TASK DETAILS -
Every line must be returned precisely as it is written.

COLLECTED MATERIAL -
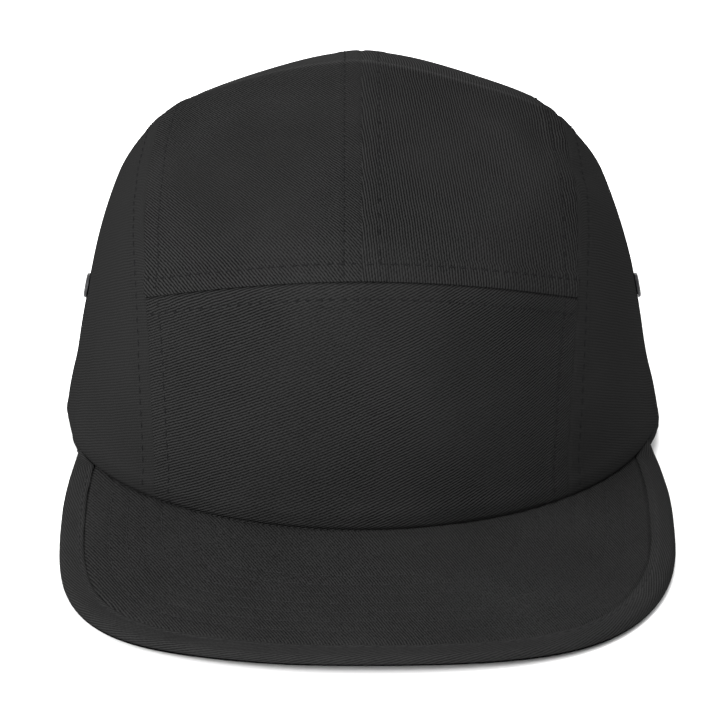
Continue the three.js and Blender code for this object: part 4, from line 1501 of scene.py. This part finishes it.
def make_panels(cloth, side_cloth, thread):
    panels = [front_panel(cloth)]
    panels += [top_panel(side, cloth) for side in SIDE_NAMES]
    panels += [side_panel(side, side_cloth) for side in SIDE_NAMES]
    for piece, lines in panels:
        sew(piece, piece.name.replace("_cloth", "_stitches"), lines, thread)


def make_visor(cloth, tape, thread):
    lines = []
    for n in range(VISOR_ROWS):
        path = visor_rows(VISOR_FIRST_ROW + n * VISOR_ROW_SPACING, ROW_SPANS["visor"])
        up = UP + 0 * path
        lines += [(path, up), (path - up * VISOR_THICKNESS, -up)]
    sew(visor_plate(cloth), "visor_stitches", lines, thread, VISOR_STITCH_PITCH, VISOR_STITCH_LENGTH)
    path = visor_rows(BINDING_WIDTH - BINDING_STITCH, ROW_SPANS["binding"])
    sew(visor_binding(tape), "visor_binding_stitches", [(path, UP + 0 * path)], thread,
        VISOR_STITCH_PITCH, VISOR_STITCH_LENGTH)


def make_cap():
    cloth = twill("black_twill", 0.0022, 0.0204)
    side_cloth = twill("side_twill", 0.0086, 0.0146, bump=0.00006)
    visor_cloth = twill("visor_twill", 0.0040, 0.0196, bump=0.00014, grain=1.5)
    # The tape's underside is painted dark as shade beneath the visor's edge.
    tape = twill("bias_tape", 0.0062, 0.0192, wale_pitch=0.0007, bump=0.00012, grain=0.9, painted_under_shade=True)
    band_cloth = twill("band_twill", 0.005, 0.018, wale_pitch=0.0006)
    thread = thread_finish("sewing_thread", grey(0.0055, 0.0057), grey(0.0135, 0.0139))
    visor_thread = thread_finish("visor_thread", grey(0.0088, 0.0090), grey(0.0205, 0.0209))
    vent_metal = metal_finish("vent_metal", grey(0.012, 0.013), grey(0.030, 0.032), 0.7, (0.42, 0.62))
    buckle_metal = metal_finish("buckle_metal", grey(0.06, 0.062), grey(0.09, 0.093), 0.9, (0.28, 0.44))

    make_panels(cloth, side_cloth, thread)
    make_visor(visor_cloth, tape, visor_thread)
    eyelets(vent_metal)
    band, face = sweatband(band_cloth)
    sew(band, "sweatband_stitches", [(face[3], -crown_normal(face[3]))], thread)
    strap, face = back_strap(cloth)
    sew(strap, "back_strap_stitches", [(face[n], crown_normal(face[n])) for n in (2, -3)], thread)
    strap_buckle(buckle_metal)


make_floor()
make_camera()
make_lights()
make_cap()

RESULT -
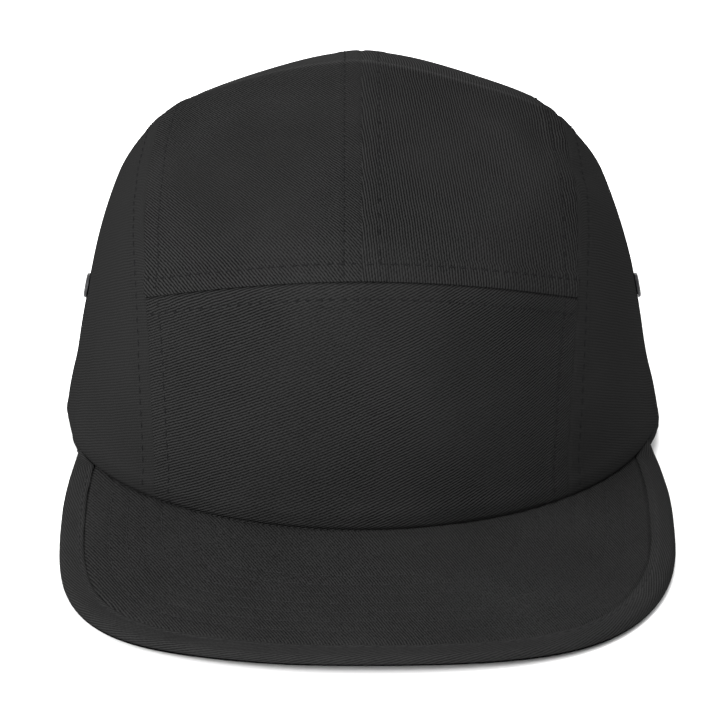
Continue the three.js and Blender code for this object: part 4, from line 1501 of scene.py. This part finishes it.
def make_panels(cloth, side_cloth, thread):
    panels = [front_panel(cloth)]
    panels += [top_panel(side, cloth) for side in SIDE_NAMES]
    panels += [side_panel(side, side_cloth) for side in SIDE_NAMES]
    for piece, lines in panels:
        sew(piece, piece.name.replace("_cloth", "_stitches"), lines, thread)


def make_visor(cloth, tape, thread):
    lines = []
    for n in range(VISOR_ROWS):
        path = visor_rows(VISOR_FIRST_ROW + n * VISOR_ROW_SPACING, ROW_SPANS["visor"])
        up = UP + 0 * path
        lines += [(path, up), (path - up * VISOR_THICKNESS, -up)]
    sew(visor_plate(cloth), "visor_stitches", lines, thread, VISOR_STITCH_PITCH, VISOR_STITCH_LENGTH)
    path = visor_rows(BINDING_WIDTH - BINDING_STITCH, ROW_SPANS["binding"])
    sew(visor_binding(tape), "visor_binding_stitches", [(path, UP + 0 * path)], thread,
        VISOR_STITCH_PITCH, VISOR_STITCH_LENGTH)


def make_cap():
    cloth = twill("black_twill", 0.0022, 0.0204)
    side_cloth = twill("side_twill", 0.0086, 0.0146, bump=0.00006)
    visor_cloth = twill("visor_twill", 0.0040, 0.0196, bump=0.00014, grain=1.5)
    # The tape's underside is painted dark as shade beneath the visor's edge.
    tape = twill("bias_tape", 0.0062, 0.0192, wale_pitch=0.0007, bump=0.00012, grain=0.9, painted_under_shade=True)
    band_cloth = twill("band_twill", 0.005, 0.018, wale_pitch=0.0006)
    thread = thread_finish("sewing_thread", grey(0.0055, 0.0057), grey(0.0135, 0.0139))
    visor_thread = thread_finish("visor_thread", grey(0.0088, 0.0090), grey(0.0205, 0.0209))
    vent_metal = metal_finish("vent_metal", grey(0.012, 0.013), grey(0.030, 0.032), 0.7, (0.42, 0.62))
    buckle_metal = metal_finish("buckle_metal", grey(0.06, 0.062), grey(0.09, 0.093), 0.9, (0.28, 0.44))

    make_panels(cloth, side_cloth, thread)
    make_visor(visor_cloth, tape, visor_thread)
    eyelets(vent_metal)
    band, face = sweatband(band_cloth)
    sew(band, "sweatband_stitches", [(face[3], -crown_normal(face[3]))], thread)
    strap, face = back_strap(cloth)
    sew(strap, "back_strap_stitches", [(face[n], crown_normal(face[n])) for n in (2, -3)], thread)
    strap_buckle(buckle_metal)


make_floor()
make_camera()
make_lights()
make_cap()